--- The records ---
· · · ·

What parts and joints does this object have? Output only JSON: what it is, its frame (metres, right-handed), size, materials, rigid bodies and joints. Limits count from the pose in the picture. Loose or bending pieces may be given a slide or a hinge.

· · · ·

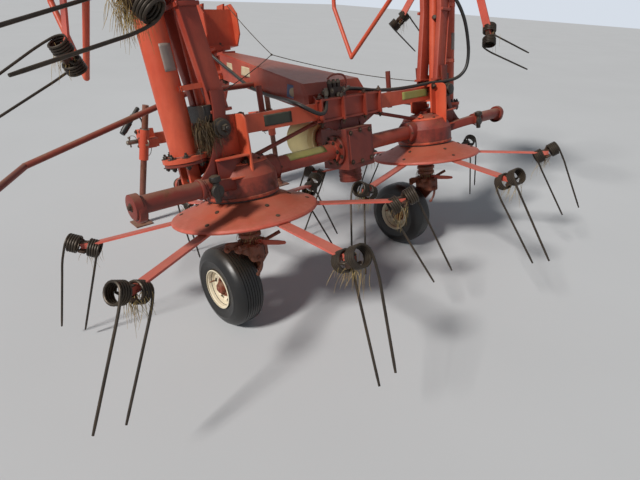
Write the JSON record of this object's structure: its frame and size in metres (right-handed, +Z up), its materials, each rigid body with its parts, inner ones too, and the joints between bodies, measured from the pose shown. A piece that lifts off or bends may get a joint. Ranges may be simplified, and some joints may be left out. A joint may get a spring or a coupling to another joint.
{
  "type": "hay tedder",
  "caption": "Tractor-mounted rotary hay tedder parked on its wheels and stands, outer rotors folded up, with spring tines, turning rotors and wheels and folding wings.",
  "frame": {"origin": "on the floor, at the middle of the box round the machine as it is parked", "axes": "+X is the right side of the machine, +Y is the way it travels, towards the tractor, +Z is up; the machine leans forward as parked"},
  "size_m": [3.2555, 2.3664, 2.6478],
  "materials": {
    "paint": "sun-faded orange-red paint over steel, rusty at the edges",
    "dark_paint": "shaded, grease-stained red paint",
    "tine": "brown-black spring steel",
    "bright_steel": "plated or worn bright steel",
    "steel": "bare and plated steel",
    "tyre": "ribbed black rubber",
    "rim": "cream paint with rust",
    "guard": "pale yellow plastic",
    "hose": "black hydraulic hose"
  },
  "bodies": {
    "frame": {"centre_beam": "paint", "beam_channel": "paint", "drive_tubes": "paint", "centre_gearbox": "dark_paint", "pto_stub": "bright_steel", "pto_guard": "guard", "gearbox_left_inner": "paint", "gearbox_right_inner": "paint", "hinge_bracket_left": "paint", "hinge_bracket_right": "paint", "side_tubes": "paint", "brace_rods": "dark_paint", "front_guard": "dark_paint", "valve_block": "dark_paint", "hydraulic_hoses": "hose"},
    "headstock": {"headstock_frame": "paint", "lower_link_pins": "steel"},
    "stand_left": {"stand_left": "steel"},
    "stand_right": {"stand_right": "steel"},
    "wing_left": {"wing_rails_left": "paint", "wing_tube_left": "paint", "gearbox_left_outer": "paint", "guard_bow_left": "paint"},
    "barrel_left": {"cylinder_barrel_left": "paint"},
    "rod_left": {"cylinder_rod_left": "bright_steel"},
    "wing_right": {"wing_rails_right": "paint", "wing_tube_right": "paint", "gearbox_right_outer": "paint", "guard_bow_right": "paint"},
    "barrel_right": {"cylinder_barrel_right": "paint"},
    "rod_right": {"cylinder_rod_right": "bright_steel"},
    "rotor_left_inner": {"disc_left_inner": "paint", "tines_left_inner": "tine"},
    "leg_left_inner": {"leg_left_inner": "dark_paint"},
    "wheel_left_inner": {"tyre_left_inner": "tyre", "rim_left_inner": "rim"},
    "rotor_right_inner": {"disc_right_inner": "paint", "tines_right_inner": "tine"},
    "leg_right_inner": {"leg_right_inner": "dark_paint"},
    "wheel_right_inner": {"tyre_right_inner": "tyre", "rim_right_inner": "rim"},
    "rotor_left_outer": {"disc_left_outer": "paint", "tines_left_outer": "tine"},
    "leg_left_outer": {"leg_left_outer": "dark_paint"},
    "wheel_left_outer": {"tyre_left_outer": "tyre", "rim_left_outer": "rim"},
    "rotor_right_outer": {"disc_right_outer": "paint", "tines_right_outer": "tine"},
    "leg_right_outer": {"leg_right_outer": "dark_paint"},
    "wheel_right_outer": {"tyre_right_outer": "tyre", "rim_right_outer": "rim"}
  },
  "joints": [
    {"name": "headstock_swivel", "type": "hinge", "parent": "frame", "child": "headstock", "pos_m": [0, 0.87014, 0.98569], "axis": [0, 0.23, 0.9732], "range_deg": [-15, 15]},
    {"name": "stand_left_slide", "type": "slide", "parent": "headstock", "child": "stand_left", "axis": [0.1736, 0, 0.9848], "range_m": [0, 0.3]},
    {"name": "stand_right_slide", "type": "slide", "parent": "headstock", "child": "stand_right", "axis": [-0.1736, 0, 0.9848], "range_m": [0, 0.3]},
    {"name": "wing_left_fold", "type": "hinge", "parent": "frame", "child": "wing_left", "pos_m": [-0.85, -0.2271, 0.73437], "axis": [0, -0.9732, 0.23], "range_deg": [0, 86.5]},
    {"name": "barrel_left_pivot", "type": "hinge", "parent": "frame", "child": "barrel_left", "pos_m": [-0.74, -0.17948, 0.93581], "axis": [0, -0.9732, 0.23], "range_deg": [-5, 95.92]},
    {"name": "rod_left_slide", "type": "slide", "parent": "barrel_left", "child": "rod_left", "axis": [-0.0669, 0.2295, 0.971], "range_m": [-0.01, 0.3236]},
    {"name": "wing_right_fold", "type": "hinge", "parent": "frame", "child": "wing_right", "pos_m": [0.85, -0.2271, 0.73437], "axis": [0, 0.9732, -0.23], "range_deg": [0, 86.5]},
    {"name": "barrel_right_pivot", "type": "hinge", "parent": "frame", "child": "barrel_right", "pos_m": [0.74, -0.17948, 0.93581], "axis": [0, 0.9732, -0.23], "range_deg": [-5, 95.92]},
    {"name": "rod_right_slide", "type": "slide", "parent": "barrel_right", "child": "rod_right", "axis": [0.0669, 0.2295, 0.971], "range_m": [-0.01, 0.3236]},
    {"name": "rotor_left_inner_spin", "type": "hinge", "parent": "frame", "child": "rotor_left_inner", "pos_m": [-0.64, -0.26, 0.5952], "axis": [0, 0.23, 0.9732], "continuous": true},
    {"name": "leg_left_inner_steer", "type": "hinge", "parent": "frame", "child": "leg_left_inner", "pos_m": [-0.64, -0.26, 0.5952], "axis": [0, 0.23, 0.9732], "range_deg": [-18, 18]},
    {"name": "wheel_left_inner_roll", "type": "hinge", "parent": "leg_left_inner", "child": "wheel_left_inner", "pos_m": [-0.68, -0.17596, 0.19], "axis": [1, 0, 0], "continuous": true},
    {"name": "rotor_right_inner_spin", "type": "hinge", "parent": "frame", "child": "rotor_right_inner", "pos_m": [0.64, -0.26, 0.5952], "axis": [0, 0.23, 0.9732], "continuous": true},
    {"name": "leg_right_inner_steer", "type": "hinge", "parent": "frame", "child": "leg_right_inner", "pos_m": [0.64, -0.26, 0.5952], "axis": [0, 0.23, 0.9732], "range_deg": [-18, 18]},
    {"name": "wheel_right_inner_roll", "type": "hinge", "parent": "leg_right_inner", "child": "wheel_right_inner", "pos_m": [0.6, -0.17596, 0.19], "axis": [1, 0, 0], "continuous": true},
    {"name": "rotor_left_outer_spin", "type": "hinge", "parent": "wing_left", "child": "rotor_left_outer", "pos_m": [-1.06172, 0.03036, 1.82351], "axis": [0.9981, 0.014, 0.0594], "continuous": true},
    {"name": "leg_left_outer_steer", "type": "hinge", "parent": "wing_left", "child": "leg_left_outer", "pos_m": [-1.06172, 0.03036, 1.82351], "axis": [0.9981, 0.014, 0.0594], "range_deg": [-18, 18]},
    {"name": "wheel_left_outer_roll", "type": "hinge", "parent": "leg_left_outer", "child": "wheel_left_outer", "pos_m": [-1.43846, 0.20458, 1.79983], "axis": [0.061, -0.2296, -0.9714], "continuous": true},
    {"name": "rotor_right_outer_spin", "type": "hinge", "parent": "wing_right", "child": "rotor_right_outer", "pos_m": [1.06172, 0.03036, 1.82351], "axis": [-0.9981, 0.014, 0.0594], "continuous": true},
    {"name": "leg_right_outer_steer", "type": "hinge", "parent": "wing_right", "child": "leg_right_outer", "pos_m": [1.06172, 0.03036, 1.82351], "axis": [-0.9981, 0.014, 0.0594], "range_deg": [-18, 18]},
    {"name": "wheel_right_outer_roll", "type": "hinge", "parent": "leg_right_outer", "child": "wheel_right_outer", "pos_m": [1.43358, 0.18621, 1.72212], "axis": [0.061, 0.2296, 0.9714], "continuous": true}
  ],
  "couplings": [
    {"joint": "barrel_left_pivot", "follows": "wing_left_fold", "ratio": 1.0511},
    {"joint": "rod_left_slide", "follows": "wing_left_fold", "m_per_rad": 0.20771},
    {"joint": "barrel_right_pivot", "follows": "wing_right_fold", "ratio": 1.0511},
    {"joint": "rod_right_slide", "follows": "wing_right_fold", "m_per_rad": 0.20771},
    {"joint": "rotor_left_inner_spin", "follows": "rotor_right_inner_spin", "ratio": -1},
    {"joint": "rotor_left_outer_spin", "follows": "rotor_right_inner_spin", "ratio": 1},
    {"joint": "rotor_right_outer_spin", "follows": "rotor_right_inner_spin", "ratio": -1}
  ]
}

· · · ·

--- Directions ---
Go through the material above and count the lines that contain "metres"; answer with the number alone.

--- Solved exercise ---
2